Istanbul: The Turkish secret service has killed a leader of the banned Kurdistan Workers' Party (PKK) in Syria, the state news agency said Monday.

"The MIT neutralised Yasar Cekik, one of the leaders of the PKK/YPG, who was on the red list for those wanted for terrorism in the Tal Rifaat region," some 20 kilometres (12 miles) inside Syria, the Anadolu agency said.
Ankara said Cekik was an important local leader of the Syrian Kurdish People's Defence Units (YPG), which it sees as an offshoot of the PKK, which has led a decades-long insurgency against Turkey.
It maintains he was the mastermind behind several attacks on Turkish security forces within Turkey.
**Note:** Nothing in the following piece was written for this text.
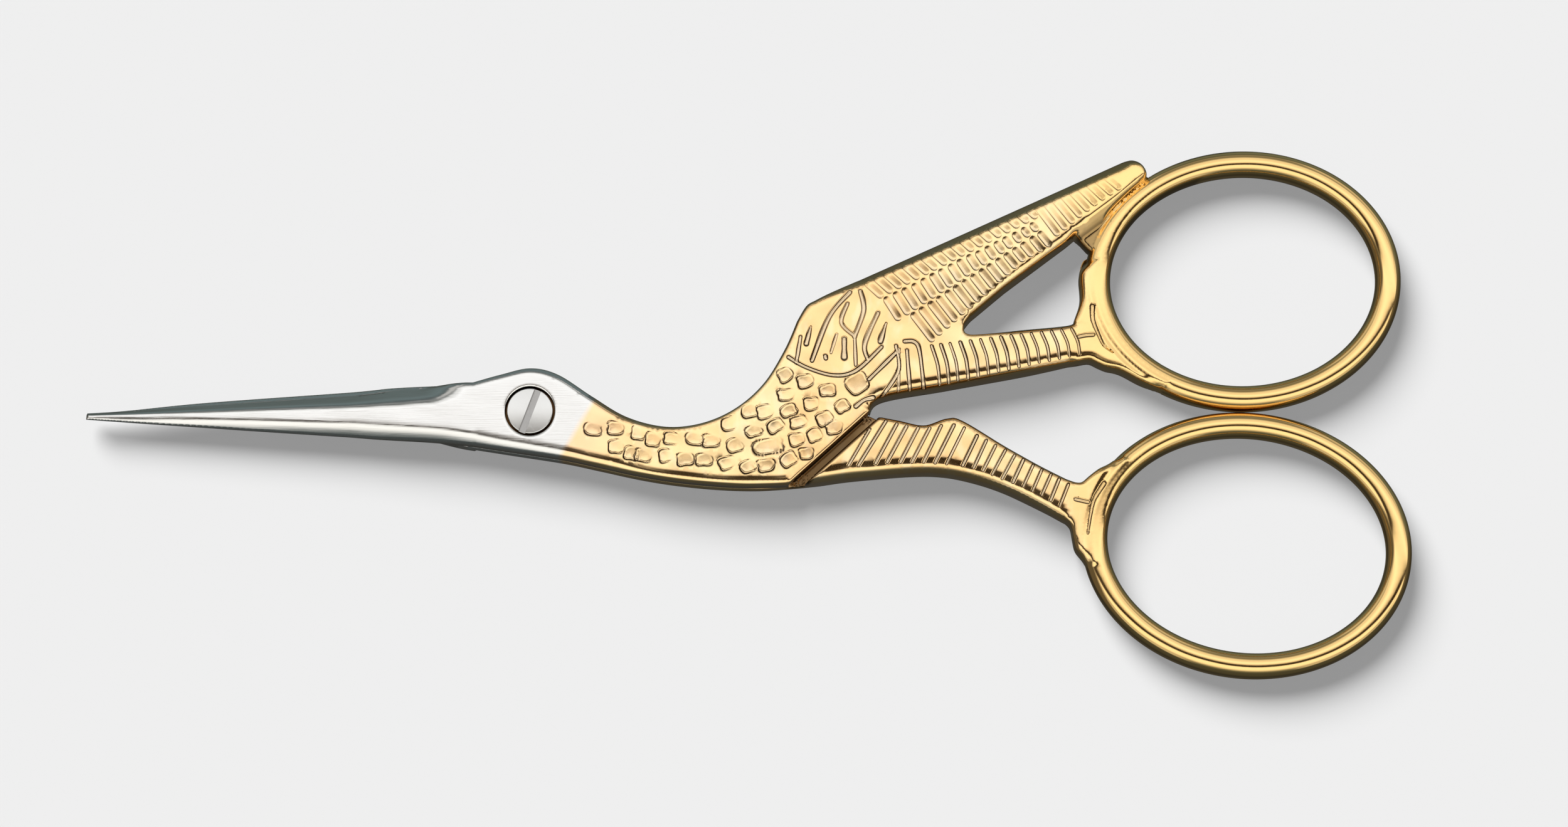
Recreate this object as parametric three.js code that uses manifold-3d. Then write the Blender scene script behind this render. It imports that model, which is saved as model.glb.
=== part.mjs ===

Syrian rebel groups supported by Turkey took the town of Tal Rifaat from Kurdish forces Sunday, according to the UK-based Syrian Observatory for Human Rights, as part of a lightning rebel offensive that took control of the country's second city Aleppo, in a major reverse for President Bashar al-Assad.
Tal Rifaat is located next to a strip of land long occupied by Turkey in northern Syria from which it has launched operations against the Kurds.
The Observatory warned that around 200,000 Syrian Kurds in north Aleppo province have been "besieged by pro-Turkey factions".
Turkish forces and their proxies have controlled swathes of territory in northern Syria since Ankara in 2016 began successive ground operations to expel Kurdish fighters it links with terror attacks on Turkish soil.
Abbas Araghchi, the Foreign Minister of Iran, one of Bashar's top backers, is meeting his Turkish counterpart Hakan Fidan and President Recep Tayyip Erdogan in Ankara Monday, with Turkey saying it would support moves "to reduce tension".